Currently, Russia only has 14 SSBN (nuclear ballistic missile sub) boats in service, and not all of them have a full load of missiles. Some lack full crews, or have key systems in need of repair. Russia has only eight modern, 7,000 ton, Akula SSNs (nuclear attack subs) in service (another is leased to India). These began building in the late 1980s and are roughly comparable to the American Los Angeles class. All of the earlier Russian SSNs are trash, and most have been decommissioned. There are also eight SSGN (nuclear subs carrying cruise missiles) and 20 diesel electric boats. There is a new class of SSGNs under construction, but progress, and promised funding increases, have been slow. It's the Akulas that are shadowing the Royal Navy subs.

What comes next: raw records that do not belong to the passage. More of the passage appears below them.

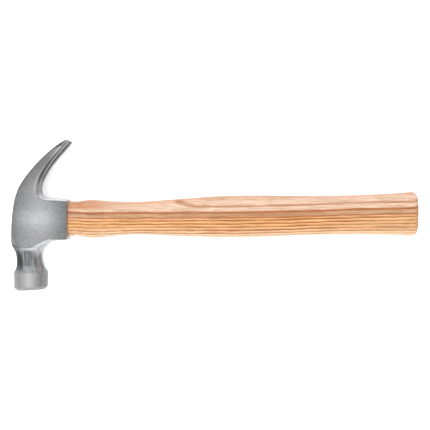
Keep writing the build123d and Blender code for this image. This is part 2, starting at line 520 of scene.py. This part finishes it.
def worn_marks(points, normals):
    """Bright edges: the socket's bevel, the claws' ridge and root, and the end of the socket."""
    x, y, _ = points.T
    bevel = ease(inside_bevel(x, y), *BEVEL_BLEND) * fade(y, *BEVEL_END) * ease(y, *BEVEL_START)
    near_tip = ease(y, *TIP_START)
    from_ridge = np.abs(past_ridge(x, y)) / mix(*RIDGE_WIDTH, near_tip)
    ridge = mix(*RIDGE_STRENGTH, near_tip) * fade(from_ridge, RIDGE_CORE, 1.0)
    ridge *= ease(y, *RIDGE_START)
    root = ease(normals[:, 0], *ROOT_FACING) * ease(normals[:, 2] ** 2, *ROOT_LEVEL)
    root *= ROOT_STRENGTH * ease(y, *ROOT_START) * fade(y, *ROOT_END)
    rim = RIM_EDGE_STRENGTH * ease(x, *RIM_EDGE_X)
    return np.maximum.reduce([bevel, ridge, root, rim])


def dull_marks(points, normals):
    """Darker steel: the outer parts of the cheeks, the claws and the handle's side of the barrel."""
    x, y, _ = points.T
    rim = DULL_RIM_STRENGTH * ease(x, *DULL_RIM_X)
    crown = DULL_CROWN_STRENGTH * ease(-x, *DULL_CROWN_X)
    claws = ease(y - DULL_CLAW_TILT * x, *DULL_CLAW_RANGE)
    flanks = np.maximum.reduce([claws, rim, crown])
    flanks *= mix(DULL_STEEP_SHARE, 1.0, ease(normals[:, 2] ** 2, *LEVEL))
    barrel = DULL_BARREL_STRENGTH * ease(x, *DULL_BARREL_X) * fade(y, *BARREL_EDGE)
    return np.maximum(flanks, barrel)


def fresh_marks(points, normals):
    """Freshly ground steel: the arch, the flare above the barrel and the neck's handle side."""
    x, y, _ = points.T
    below = below_cheek(x, y)
    level = ease(normals[:, 2] ** 2, *LEVEL)
    depth = mix(*ARCH_DEPTH, ease(x, *ARCH_DEPTH_X))
    arch = fade(below, ARCH_START, depth) * level * mix(*ARCH_STRENGTH, ease(x, *ARCH_X))
    flare = FLARE_STRENGTH * fade(y, *FLARE_Y) * level
    facet = FACET_STRENGTH * ease(x, *FACET_X)
    facet += UPPER_FACET_STRENGTH * ease(x, *UPPER_FACET_X) * fade(below, *UPPER_FACET_DEPTH)
    return np.maximum.reduce([arch, flare, facet])


def paint_head(mesh):
    """Marks the head's surfaces for its material: each mark is 0 where it's absent and 1 at most."""
    points = get_points(mesh)
    normals = get_normals(mesh)
    x, y, _ = points.T
    set_attribute(mesh, "ground", ease(below_cheek(x, y), -GROUND_BLEND, GROUND_BLEND))
    set_attribute(mesh, "turned", fade(y, BARREL_TOP_Y - TURNED_BLEND, BARREL_TOP_Y + TURNED_BLEND))
    set_attribute(mesh, "scale", scale_marks(points, normals))
    set_attribute(mesh, "worn", worn_marks(points, normals))
    set_attribute(mesh, "dull", dull_marks(points, normals))
    set_attribute(mesh, "fresh", fresh_marks(points, normals))


def steel_material():
    """Blasted cheeks and claws, a neck ground lengthwise and a turned barrel."""
    shader = Shader("forged_steel")
    point = shader.place()
    ground = shader.attribute("ground")
    turned = shader.attribute("turned")
    dull = shader.attribute("dull")
    mottled = shader.noise(point, MOTTLE_SCALE, detail=4.0, roughness=0.6)
    grit = shader.noise(point, GRIT_SCALE, detail=3.0, roughness=0.75)
    streak = shader.streaks(point, STREAK_SCALE, detail=3.0, roughness=0.65)
    lathe = shader.streaks(point, LATHE_SCALE)

    blasted = shader.blend(mottled, BLASTED_DARK, BLASTED_LIGHT)
    blasted = shader.blend(shader.remap(grit, *GRIT_SPAN, 0.0, GRIT_SHARE), blasted, GRIT_COLOUR)
    blasted = shader.blend(dull, blasted, DULL_TINT, "MULTIPLY")
    blasted = shader.blend(shader.attribute("worn"), blasted, WORN_COLOUR)

    bare = shader.blend(shader.remap(streak, *STREAK_SPAN), BARE_DARK, BARE_LIGHT)
    fresh = shader.blend(streak, FRESH_DARK, FRESH_LIGHT)
    bare = shader.blend(shader.attribute("fresh"), bare, fresh)
    barrel = shader.blend(lathe, BARREL_DARK, BARREL_LIGHT)
    barrel = shader.blend(dull, barrel, DULL_TINT, "MULTIPLY")
    bare = shader.blend(turned, bare, barrel)

    colour = shader.blend(ground, blasted, bare)
    scale = shader.blend(shader.remap(streak, *SCALE_SPAN), SCALE_DARK, SCALE_LIGHT)
    bare_roughness = shader.number_blend(turned, GROUND_ROUGHNESS, TURNED_ROUGHNESS)
    shader.set(
        Base_Color=shader.blend(shader.attribute("scale"), colour, scale),
        Metallic=1.0,
        Roughness=shader.number_blend(ground, BLASTED_ROUGHNESS, bare_roughness),
        Normal=shader.bump(shader.number_blend(ground, grit, streak), GRIT_DEPTH, strength=0.6),
    )
    return shader.material


def make_head():
    piece = head_shape()
    forge_head(piece.data)
    paint_head(piece.data)
    dress(piece, steel_material())
    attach(piece, "root")
    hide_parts("head")


# Ash handle, its shape

WEDGES = ("wood_wedge", "steel_wedge_1", "steel_wedge_2")
RING_STEP = 1.1
SPOKES = 128
CAST_FROM = 40.0
CAST_INSET = 3.5
SMOOTH_ROUNDS = 3
EYE_DEPTH = 14.0
TONGUE_GAP = 0.06
END_RECESS = 0.35
END_BEVEL = 0.5
END_LEVELS_AFTER = 12.0
BUTT_ROUND = 4.4
BUTT_DOME = 0.5
ROUND_STEPS = 12
CAP_STEPS = 14
CAP_MIDDLE = 0.08
KERF_GAP = 0.07
MERGE_GAP = 0.001
SHARP_ANGLE = 35

# The crown's outline, a parabola about this Y.
CROWN_Y = 2.5
CROWN_MIDDLE = -13.6
CROWN_SLOPE = 0.123
CROWN_BEND = 0.00395


def crown_x(y):
    """X of the crown at y."""
    return CROWN_MIDDLE + CROWN_SLOPE * (y - CROWN_Y) + CROWN_BEND * (y - CROWN_Y) ** 2


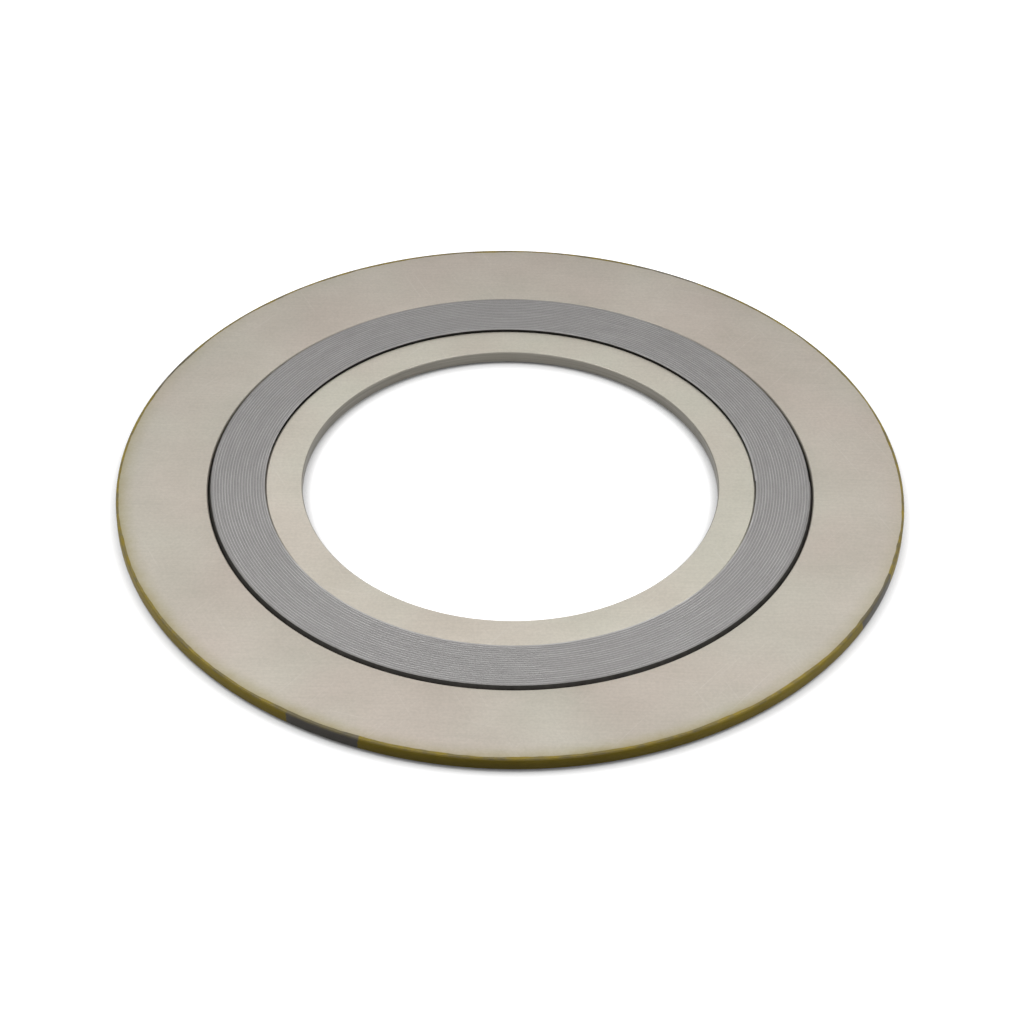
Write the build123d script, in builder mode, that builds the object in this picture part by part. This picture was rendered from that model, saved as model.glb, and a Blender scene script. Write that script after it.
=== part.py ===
from build123d import *
import math
import os

# Spiral wound gasket for a raised-face pipe flange, in millimetres. It lies flat: the origin is the
# centre of the winding's lower face, and +Z runs up through the bore.

# The bore, and the width of each ring outwards from it: the inner ring up to the winding's smallest inner
# diameter, the winding up to its largest outer diameter, and the outer ring from there to its rim
bore_diameter = 102.6
inner_ring_width = 9.05
winding_width = 14.35
outer_ring_width = 22.2

# Outer centring ring and inner ring
outer_ring_thickness = 3.2
inner_ring_thickness = 3.2
rim_chamfer = 0.3
groove_lip_chamfer = 0.15
bore_chamfer = 0.25
nose_shoulder_chamfer = 0.15

# Winding: a chevron strip of steel with a graphite strip between its turns. A real one of this size has
# about 18 turns over filler: there are fewer here, at the same strip and over the same width.
winding_height = 4.5
filler_proud = 0.05
strip_thickness = 0.2
vee_depth = 0.85
inner_plies = 3
outer_plies = 3
wound_turns = 6
filler_end_thickness = 0.1

# Room between the winding's chevron and the groove and nose of the two rings that snap on to it
groove_clearance = 0.15
nose_clearance = 0.15

# The chevron points outwards at mid-height, so its lips are nearest the bore on the first ply, and its
# point is farthest out on the last.
mid_height = winding_height / 2
strip_half_height = mid_height - filler_proud
slope = vee_depth / strip_half_height
inner_lip = bore_diameter / 2 + inner_ring_width
inner_point = inner_lip + vee_depth
outer_point = inner_lip + winding_width
rim = outer_point + outer_ring_width

# The first and last plies are wound metal on metal and spot welded, so each group is one round band. The
# strip leaves the inner band, winds outwards over the filler and runs into the outer band.
filled_from = inner_point + inner_plies * strip_thickness
filled_to = outer_point - outer_plies * strip_thickness
pitch = (filled_to - filled_from + strip_thickness) / wound_turns
filler_thickness = pitch - strip_thickness

# A turn is two half circles, tangent where they meet. The half behind has its centre a quarter pitch to
# the left, and the half in front has it a quarter pitch to the right. By each round band the filler is
# left out over the angle in which the strip moves away from the band by the filler's end thickness.
back_centre = -pitch / 4
front_centre = pitch / 4
half_turn = 180
bare_angle = math.degrees(math.acos(1 - 4 * (strip_thickness + filler_end_thickness) / pitch))


def upright(x):
    """A vertical line through (x, 0)."""
    return Axis((x, 0, 0), (0, 0, 1))


def hanging(x):
    """The same line pointing down, to turn the other way about it."""
    return Axis((x, 0, 0), (0, 0, -1))


def chevron(point_from, point_to, half_height, side=1):
    """A V-section between two radii at its point, on the right (side 1) or on the left (side -1)."""
    lean = slope * half_height
    low = mid_height - half_height
    high = mid_height + half_height
    outline = [
        (point_from - lean, low),
        (point_to - lean, low),
        (point_to, mid_height),
        (point_to - lean, high),
        (point_from - lean, high),
        (point_from, mid_height),
    ]
    Polygon(*[(side * x, z) for x, z in outline], align=None)


# Graphite strip: a soft tape between the turns, standing a little proud of the steel on both faces
with BuildPart() as graphite_filler:
    # First turn: it starts thin on the round inner band and grows to full thickness in one turn
    first_outside = filled_from - strip_thickness + pitch / 2
    with BuildSketch(Plane.XZ):
        chevron(filled_from - pitch, first_outside, mid_height, side=-1)
    revolve(axis=hanging(back_centre), revolution_arc=half_turn - bare_angle)
    with BuildSketch(Plane.XZ):
        chevron(filled_from - pitch, first_outside, mid_height, side=-1)
    revolve(axis=upright(front_centre), revolution_arc=half_turn)
    with BuildSketch(Plane.XZ):
        chevron(filled_from - 2 * pitch, filled_from, mid_height)
    revolve(axis=Axis.Z, mode=Mode.SUBTRACT)

    # Last turn: it thins out again under the round outer band
    last_inside = filled_from + pitch * (wound_turns - 1)
    with BuildSketch(Plane.XZ):
        chevron(last_inside, filled_to + pitch, mid_height)
    revolve(axis=upright(back_centre), revolution_arc=half_turn)
    with BuildSketch(Plane.XZ):
        chevron(last_inside + pitch / 2, filled_to + pitch, mid_height, side=-1)
    revolve(axis=upright(front_centre), revolution_arc=half_turn - bare_angle)
    with BuildSketch(Plane.XZ):
        chevron(filled_to, filled_to + 2 * pitch, mid_height)
    revolve(axis=Axis.Z, mode=Mode.SUBTRACT)

    # The turns between them, all of one thickness
    with BuildSketch(Plane.XZ):
        for turn in range(wound_turns - 1):
            inside = filled_from + pitch * turn
            chevron(inside, inside + filler_thickness, mid_height)
    revolve(axis=upright(back_centre), revolution_arc=half_turn)
    with BuildSketch(Plane.XZ):
        for turn in range(wound_turns - 1):
            inside = filled_from + pitch * (turn + 0.5)
            chevron(inside, inside + filler_thickness, mid_height, side=-1)
    revolve(axis=upright(front_centre), revolution_arc=half_turn)

graphite_filler.part.label = "graphite_filler"

# Steel strip: one chevron strip from the first ply to the last. The graphite lies against it on both
# sides, so its turns are what the graphite leaves of the chevron band.
with BuildPart() as steel_strip:
    with BuildSketch(Plane.XZ):
        chevron(inner_point, outer_point, strip_half_height)
    revolve(axis=Axis.Z)
    add(graphite_filler.part, mode=Mode.SUBTRACT)

steel_strip.part.label = "steel_strip"

# Outer ring: a flat washer that centres the gasket inside the flange's bolts. The groove turned in its
# inner edge snaps over the winding's point.
with BuildPart() as outer_ring:
    groove_point = outer_point + groove_clearance
    groove_half_height = outer_ring_thickness / 2
    groove_lip = groove_point - slope * groove_half_height
    with BuildSketch(Plane.XZ):
        Polygon(
            (groove_lip, mid_height - groove_half_height),
            (rim, mid_height - groove_half_height),
            (rim, mid_height + groove_half_height),
            (groove_lip, mid_height + groove_half_height),
            (groove_point, mid_height),
            align=None,
        )
    revolve(axis=Axis.Z)
    circles = outer_ring.edges().filter_by(GeomType.CIRCLE).group_by(SortBy.RADIUS)
    chamfer(circles[-1], rim_chamfer)
    chamfer(circles[0], groove_lip_chamfer)

outer_ring.part.label = "outer_ring"

# Inner ring: it lines the bore and backs the winding. The nose turned on its outer edge sits in the
# winding's chevron.
with BuildPart() as inner_ring:
    nose_point = inner_point - nose_clearance
    nose_half_height = inner_ring_thickness / 2
    nose_shoulder = nose_point - slope * nose_half_height
    with BuildSketch(Plane.XZ):
        Polygon(
            (bore_diameter / 2, mid_height - nose_half_height),
            (nose_shoulder, mid_height - nose_half_height),
            (nose_point, mid_height),
            (nose_shoulder, mid_height + nose_half_height),
            (bore_diameter / 2, mid_height + nose_half_height),
            align=None,
        )
    revolve(axis=Axis.Z)
    circles = inner_ring.edges().filter_by(GeomType.CIRCLE).group_by(SortBy.RADIUS)
    chamfer(circles[0], bore_chamfer)
    chamfer(circles[1], nose_shoulder_chamfer)

inner_ring.part.label = "inner_ring"

os.makedirs("parts", exist_ok=True)
export_step(graphite_filler.part, "parts/graphite_filler.step")
export_step(steel_strip.part, "parts/steel_strip.step")
export_step(outer_ring.part, "parts/outer_ring.step")
export_step(inner_ring.part, "parts/inner_ring.step")
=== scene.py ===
import math

import bpy
from mathutils import Matrix, Vector, noise


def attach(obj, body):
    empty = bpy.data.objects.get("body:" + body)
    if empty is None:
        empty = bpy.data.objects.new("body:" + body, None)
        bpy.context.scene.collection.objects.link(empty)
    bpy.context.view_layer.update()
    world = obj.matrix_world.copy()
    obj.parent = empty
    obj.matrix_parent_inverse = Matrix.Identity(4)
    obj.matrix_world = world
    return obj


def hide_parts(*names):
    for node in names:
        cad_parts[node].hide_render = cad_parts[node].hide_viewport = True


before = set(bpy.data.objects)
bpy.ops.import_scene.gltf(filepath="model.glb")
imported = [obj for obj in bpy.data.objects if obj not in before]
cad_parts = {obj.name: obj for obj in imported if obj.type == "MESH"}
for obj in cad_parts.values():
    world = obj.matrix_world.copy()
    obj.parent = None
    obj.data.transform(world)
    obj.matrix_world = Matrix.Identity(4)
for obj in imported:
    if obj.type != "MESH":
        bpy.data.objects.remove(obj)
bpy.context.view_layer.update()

# Camera: it stands in front of the gasket and looks down on it, as in the photograph, from 0.72 m
# away with a long lens and a slight tilt to one side.
camera_elevation = math.radians(40.23)
camera_distance = 0.7215
camera_tilt = math.radians(0.92)
aim_point = Vector((0.0005, -0.0080, 0.0))

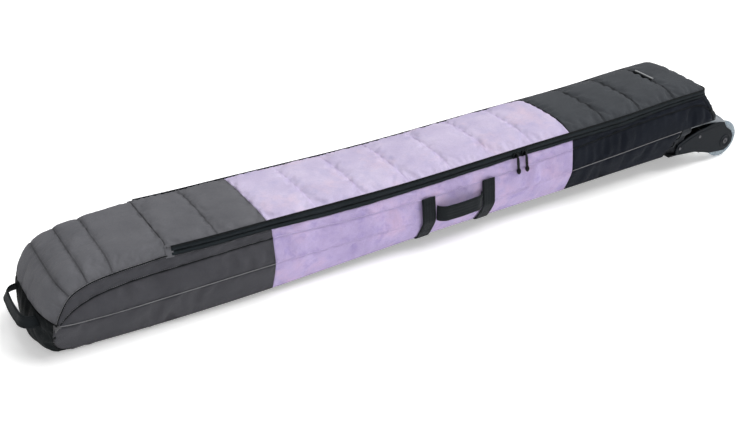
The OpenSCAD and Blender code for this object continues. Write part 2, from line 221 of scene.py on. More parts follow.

Currently, the U.S. has seven of the new, 7,700 ton, Virginia class SSNs in service, three under construction and plans to eventually build 30. The mainstay of the American submarine force is still the 6,100 ton Los Angeles-class SSN. Sixty-two of these submarines were built, 44 of which remain in front-line service, making it probably the largest class of nuclear submarines that will ever be built. The Seawolf-class of nuclear attack submarines stopped at three from a planned class of twenty-nine. The 8,600 ton Seawolf was designed as a super-submarine, designed to fight the Soviet Navy at its height. Reportedly, it is quieter going 40 kilometers an hour, than the Los Angeles-class submarines are at pier side.

While Western nuclear subs can last for about thirty years, Russian models rarely get past twenty. That means two new SSN or SSGN has to be put into service each year to maintain a force of forty boats. Unless the sub construction budget get billions more dollars a year, that is not going to happen. Right now, the priority is on producing a new class of SSBNs (11 more Boreis are planned or under construction). These Boreis are critical, because they carry SLBM (Sea Launched Ballistic Missiles) that provide a critical (they are much harder to destroy in a first strike than land based missiles) portion of the nuclear deterrent. The rest of the Russian armed forces, like most of the navy, is in sad shape, and unable to resist a major invasion. Only the ICBMs and SLBMs guarantee the safety of the state. So the way things are going now, in a decade or two, Russia will end up with a force consisting of a dozen SSNs and a dozen SSBNs.

The current fleet of nuclear subs is tiny, and the Russians have realized that if they don't get these boats to sea more often, the crews will become less capable to getting the job done in wartime. Given the number of accidents their subs have had in the past decade, it was obvious that the training the crews were getting was not sufficient. That has changed. The Russians subs are at sea three or four times more frequently than in the past two decades. Still not up to Western standards, but no longer in a downward spiral either.